_MATERIAL_
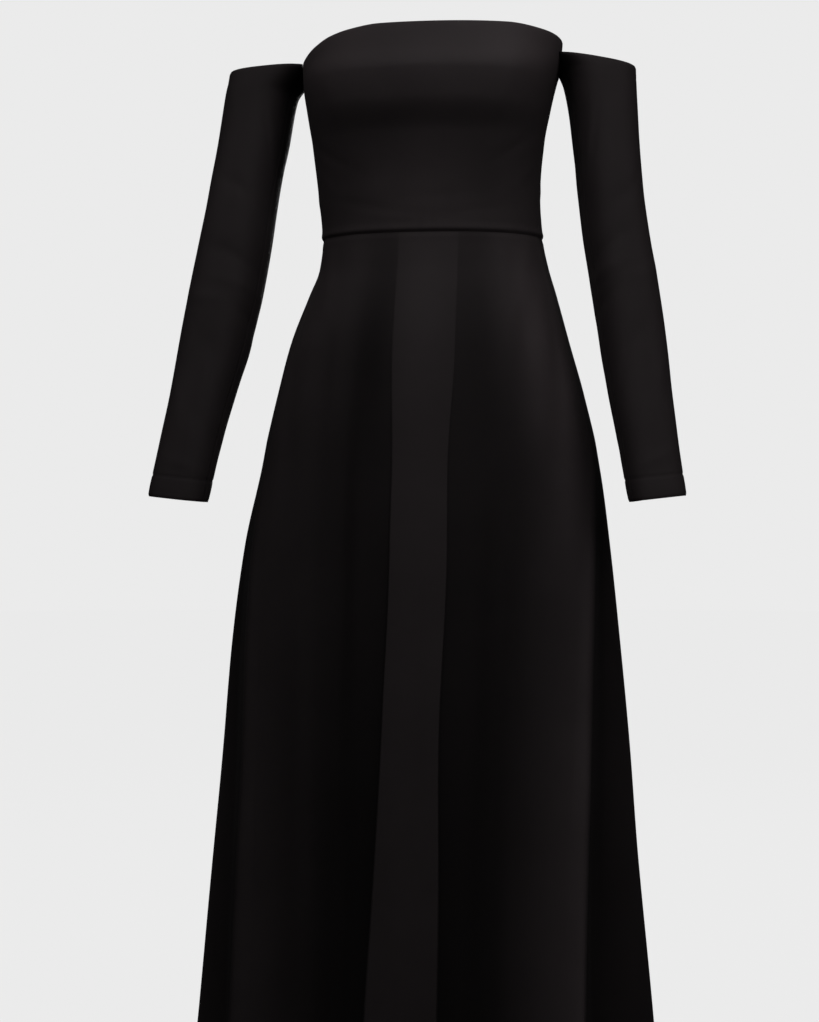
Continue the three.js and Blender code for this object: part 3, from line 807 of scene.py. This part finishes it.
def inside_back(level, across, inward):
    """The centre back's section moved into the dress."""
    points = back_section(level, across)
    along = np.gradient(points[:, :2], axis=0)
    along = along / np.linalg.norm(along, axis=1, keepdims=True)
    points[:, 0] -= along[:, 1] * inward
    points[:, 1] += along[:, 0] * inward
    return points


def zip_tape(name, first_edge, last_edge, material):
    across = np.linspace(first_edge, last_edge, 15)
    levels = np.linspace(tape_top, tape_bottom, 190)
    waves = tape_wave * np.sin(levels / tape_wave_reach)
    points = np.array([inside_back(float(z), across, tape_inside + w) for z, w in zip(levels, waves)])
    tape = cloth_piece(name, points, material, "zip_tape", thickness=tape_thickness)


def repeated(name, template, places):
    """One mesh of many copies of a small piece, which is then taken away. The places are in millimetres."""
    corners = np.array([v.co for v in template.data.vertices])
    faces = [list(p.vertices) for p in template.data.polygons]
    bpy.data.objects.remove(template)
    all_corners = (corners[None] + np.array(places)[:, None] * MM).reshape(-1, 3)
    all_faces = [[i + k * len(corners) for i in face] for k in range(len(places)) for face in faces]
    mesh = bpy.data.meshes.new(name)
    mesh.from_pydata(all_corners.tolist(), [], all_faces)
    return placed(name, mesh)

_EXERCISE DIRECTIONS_
Copy out the whole listing, exactly as written.

_EXERCISE OUTPUT_
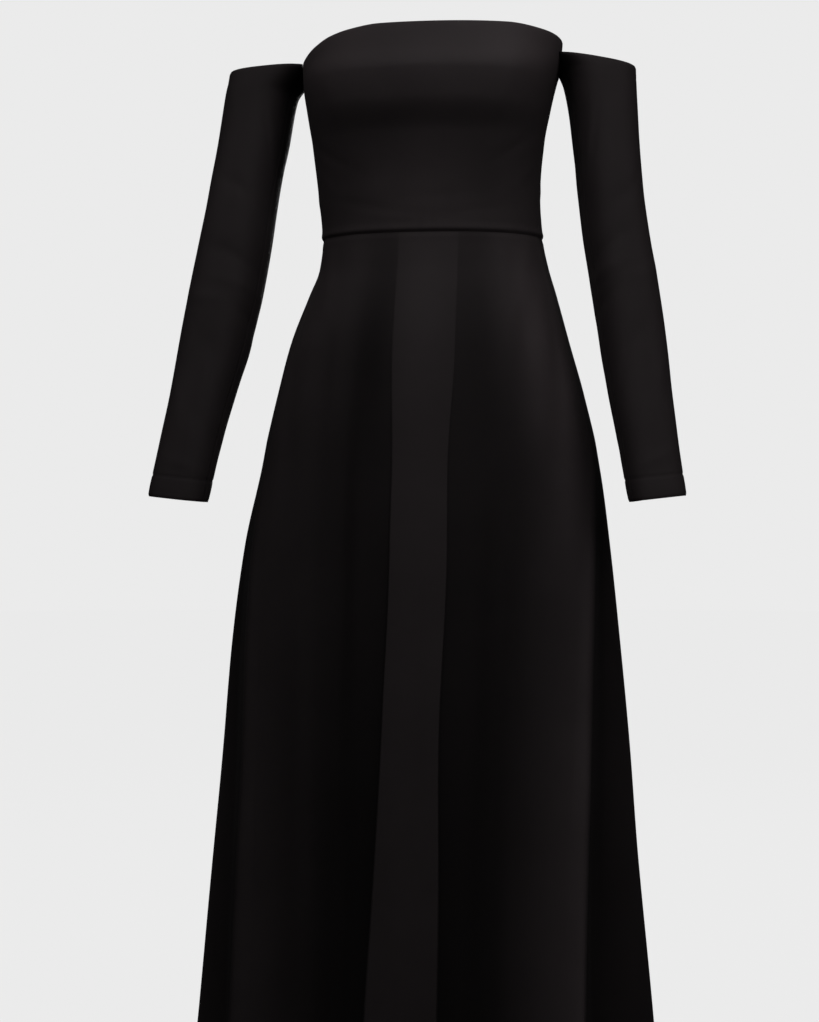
Continue the three.js and Blender code for this object: part 3, from line 807 of scene.py. This part finishes it.
def inside_back(level, across, inward):
    """The centre back's section moved into the dress."""
    points = back_section(level, across)
    along = np.gradient(points[:, :2], axis=0)
    along = along / np.linalg.norm(along, axis=1, keepdims=True)
    points[:, 0] -= along[:, 1] * inward
    points[:, 1] += along[:, 0] * inward
    return points


def zip_tape(name, first_edge, last_edge, material):
    across = np.linspace(first_edge, last_edge, 15)
    levels = np.linspace(tape_top, tape_bottom, 190)
    waves = tape_wave * np.sin(levels / tape_wave_reach)
    points = np.array([inside_back(float(z), across, tape_inside + w) for z, w in zip(levels, waves)])
    tape = cloth_piece(name, points, material, "zip_tape", thickness=tape_thickness)


def repeated(name, template, places):
    """One mesh of many copies of a small piece, which is then taken away. The places are in millimetres."""
    corners = np.array([v.co for v in template.data.vertices])
    faces = [list(p.vertices) for p in template.data.polygons]
    bpy.data.objects.remove(template)
    all_corners = (corners[None] + np.array(places)[:, None] * MM).reshape(-1, 3)
    all_faces = [[i + k * len(corners) for i in face] for k in range(len(places)) for face in faces]
    mesh = bpy.data.meshes.new(name)
    mesh.from_pydata(all_corners.tolist(), [], all_faces)
    return placed(name, mesh)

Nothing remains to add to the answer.